CREATE TABLE hudi_customers (
customer_id STRING,
name STRING,
email STRING,
ts TIMESTAMP
)
USING hudi
TBLPROPERTIES (
'hoodie.datasource.write.recordkey.field' = 'customer_id',
'hoodie.datasource.write.precombine.field' = 'ts',
'hoodie.table.type' = 'MERGE_ON_READ'
);

Hudi supports:

Incremental reads
Merge-on-read vs. copy-on-write
Efficient upserts and deletes

To query only changes:

SELECT * FROM hudi_customers
WHERE `_hoodie_commit_time` > '${last_commit_time}';

Hudi integrates with Hive via Hive sync, letting you run CDC queries directly from HiveQL.

Strategy 4: Hive ACID Transactions

For pure Hive-based CDC, use ACID transactional tables introduced in Hive 3+:

CREATE TABLE customer_acid (
id STRING,
name STRING,
email STRING
)
CLUSTERED BY (id) INTO 3 BUCKETS
STORED AS ORC
TBLPROPERTIES ('transactional'='true');

ACID tables support INSERT, UPDATE, and DELETE, enabling fine-grained row-level changes.

Example update:

UPDATE customer_acid SET email = 'new@email.com' WHERE id = '123';

To capture changes:

Use ORC base and delta files
Track using compaction and write IDs

Drawback: Requires Hive LLAP or Tez, and is resource intensive for very large datasets.

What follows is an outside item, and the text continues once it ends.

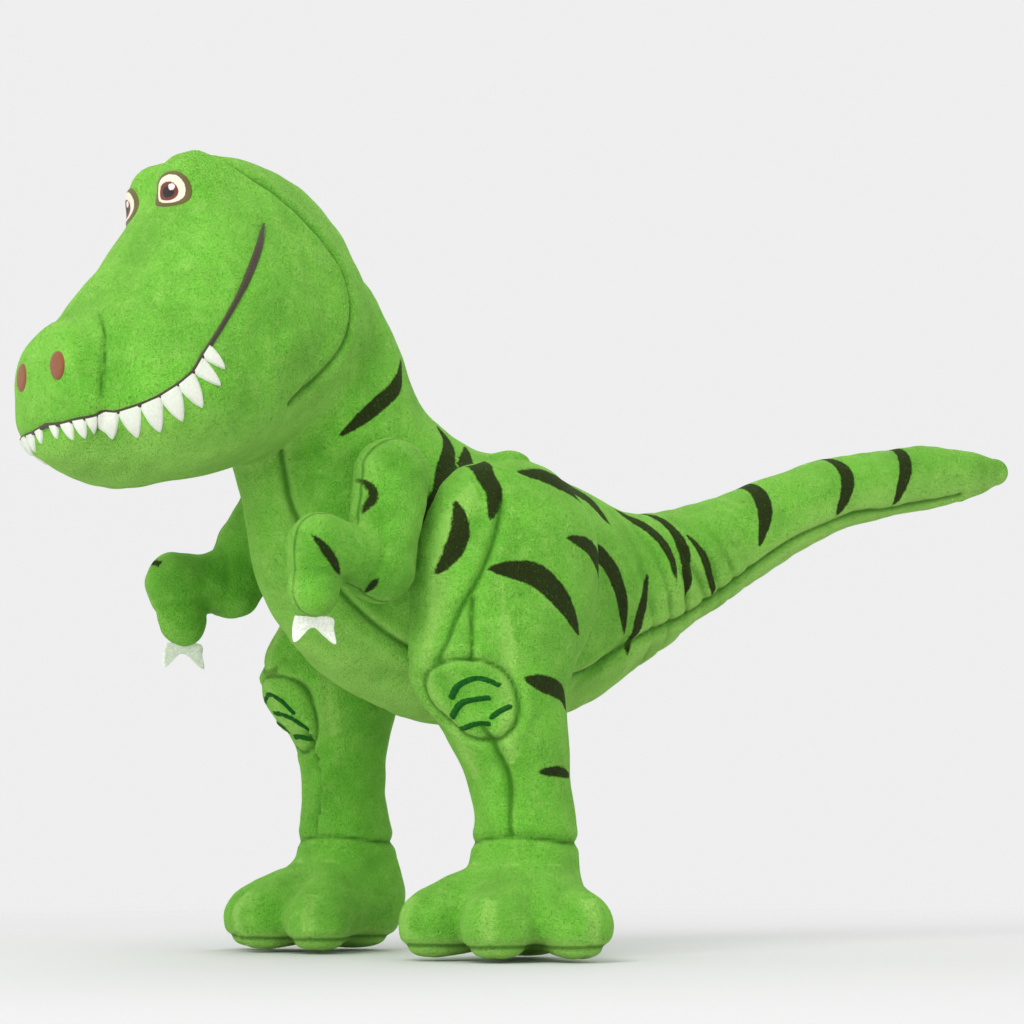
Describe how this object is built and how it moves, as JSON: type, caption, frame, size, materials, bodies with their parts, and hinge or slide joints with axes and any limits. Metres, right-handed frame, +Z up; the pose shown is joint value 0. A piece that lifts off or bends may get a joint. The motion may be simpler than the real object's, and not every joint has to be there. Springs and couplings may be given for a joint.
{
  "type": "stuffed_dinosaur",
  "caption": "Green plush two-legged dinosaur with stitched eyes, nostrils, smile and teeth, printed dark stripes, felt claws and a long raised tail",
  "frame": {"origin": "Middle of the bounding box, on the surface the feet stand on", "axes": "The toy faces -Y with its tail towards +Y, its left side is +X and +Z is up"},
  "size_m": [0.2381, 0.5866, 0.3813],
  "materials": {
    "green_plush": "short-pile plush with a mottled nap and printed dark stripes",
    "pale_plush": "short-pile plush, paler yellow-green",
    "filling": "polyester fibre filling",
    "pellet_cloth": "closed cotton bag of plastic pellets",
    "white_felt": "thin white felt",
    "white_thread": "white satin-stitch embroidery",
    "brown_thread": "dark brown embroidery",
    "nostril_thread": "reddish brown embroidery",
    "eye_thread": "cream, brown, maroon and black embroidery"
  },
  "bodies": {
    "torso": {"belly_panel": "pale_plush", "torso_panel_left": "green_plush", "torso_panel_right": "green_plush", "torso_stuffing": "filling"},
    "neck": {"neck_panel_left": "green_plush", "neck_panel_right": "green_plush", "neck_stuffing": "filling"},
    "head": {"nape_panel_left": "green_plush", "nape_panel_right": "green_plush", "face_panel_left": "green_plush", "face_panel_right": "green_plush", "back_of_head_panel_left": "green_plush", "back_of_head_panel_right": "green_plush", "jaw_panel": "pale_plush", "head_stuffing": "filling", "mouth_line": "brown_thread", "teeth_left": "white_thread", "teeth_right": "white_thread", "eye_left": "eye_thread", "eye_right": "eye_thread", "nostril_left": "nostril_thread", "nostril_right": "nostril_thread"},
    "tail_base": {"tail_base_underside": "pale_plush", "tail_base_panel_left": "green_plush", "tail_base_panel_right": "green_plush", "tail_base_stuffing": "filling"},
    "tail_end": {"tail_end_underside": "pale_plush", "tail_end_panel_left": "green_plush", "tail_end_panel_right": "green_plush", "tail_end_stuffing": "filling"},
    "arm_left": {"arm_panel_outer_left": "green_plush", "arm_panel_inner_left": "green_plush", "arm_stuffing_left": "filling", "claws_left": "white_felt"},
    "leg_left": {"knee_patch_left": "green_plush", "thigh_panel_outer_left": "green_plush", "thigh_panel_inner_left": "green_plush", "shin_panel_front_left": "green_plush", "shin_panel_back_left": "green_plush", "leg_stuffing_left": "filling", "foot_sole_left": "pale_plush", "foot_upper_left": "green_plush", "pellet_pouch_left": "pellet_cloth", "foot_stuffing_left": "filling"},
    "arm_right": {"arm_panel_outer_right": "green_plush", "arm_panel_inner_right": "green_plush", "arm_stuffing_right": "filling", "claws_right": "white_felt"},
    "leg_right": {"knee_patch_right": "green_plush", "thigh_panel_outer_right": "green_plush", "thigh_panel_inner_right": "green_plush", "shin_panel_front_right": "green_plush", "shin_panel_back_right": "green_plush", "leg_stuffing_right": "filling", "foot_sole_right": "pale_plush", "foot_upper_right": "green_plush", "pellet_pouch_right": "pellet_cloth", "foot_stuffing_right": "filling"}
  },
  "joints": [
    {"name": "neck_nod", "type": "hinge", "parent": "torso", "child": "neck", "pos_m": [-0.0129, -0.1187, 0.2355], "axis": [1, 0, 0], "range_deg": [-10, 4], "stiffness_Nm_per_rad": 4},
    {"name": "head_turn", "type": "hinge", "parent": "neck", "child": "head", "pos_m": [-0.0129, -0.1287, 0.255], "axis": [0, -0.2957, 0.9553], "range_deg": [-25, 12], "stiffness_Nm_per_rad": 2},
    {"name": "arm_swing_left", "type": "hinge", "parent": "torso", "child": "arm_left", "pos_m": [0.0391, -0.1207, 0.226], "axis": [-1, 0, 0], "range_deg": [0, 25], "stiffness_Nm_per_rad": 0.15},
    {"name": "arm_swing_right", "type": "hinge", "parent": "torso", "child": "arm_right", "pos_m": [-0.0649, -0.1307, 0.222], "axis": [-1, 0, 0], "range_deg": [0, 25], "stiffness_Nm_per_rad": 0.15},
    {"name": "leg_swing_left", "type": "hinge", "parent": "torso", "child": "leg_left", "pos_m": [0.0211, -0.0627, 0.176], "axis": [-1, 0, 0], "range_deg": [-6, 10], "stiffness_Nm_per_rad": 8},
    {"name": "leg_swing_right", "type": "hinge", "parent": "torso", "child": "leg_right", "pos_m": [-0.0469, -0.0777, 0.172], "axis": [-1, 0, 0], "range_deg": [0, 10], "stiffness_Nm_per_rad": 8},
    {"name": "tail_lift", "type": "hinge", "parent": "torso", "child": "tail_base", "pos_m": [-0.0129, 0.0333, 0.182], "axis": [1, 0, 0], "range_deg": [-10, 10], "stiffness_Nm_per_rad": 2},
    {"name": "tail_sway", "type": "hinge", "parent": "tail_base", "child": "tail_end", "pos_m": [-0.0129, 0.1488, 0.23], "axis": [0, -0.4067, 0.9135], "range_deg": [-14, 14], "stiffness_Nm_per_rad": 0.3}
  ]
}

Strategy 5: External CDC with Kafka + Flink + Hive Sink

If you’re ingesting data from operational databases (like MySQL/Postgres), use:

Debezium to capture CDC from source
Apache Kafka to transport changes
Apache Flink or Spark to transform data
Hive Sink Connector to write into Hive-compatible formats

This creates an end-to-end CDC pipeline with near real-time updates flowing into Hive tables.

Choosing the Right CDC Approach

Approach	Pros	Cons
Audit Columns	Simple, easy to query	Cannot detect deletes
Op Type Flags	Supports full DML	Needs logic in ETL
Apache Hudi	Scalable, supports incremental	Requires setup, resource overhead
Hive ACID Tables	Native updates/deletes	Slower, complex setup
Kafka + Flink	Real-time, stream processing	High complexity and latency

Choose the right CDC strategy based on:

Data volume
Latency requirements
Tooling and team expertise
Compatibility with your data lake platform

Best Practices

Use Hudi or Delta Lake for lake-native CDC
Store CDC metadata (source system, timestamp, operation type)
Test incremental logic against edge cases (nulls, reordering)
Avoid excessive updates — prefer immutable design when possible
Automate CDC watermarking to track last processed state

Conclusion

Implementing Change Data Capture (CDC) in Hive enables you to build efficient, reliable, and incremental ETL pipelines. Whether you’re using Hive ACID, Apache Hudi, or external CDC tools, the right strategy will reduce compute costs and improve data freshness.

By mastering CDC in Hive, your data workflows become more real-time, scalable, and analytics-ready.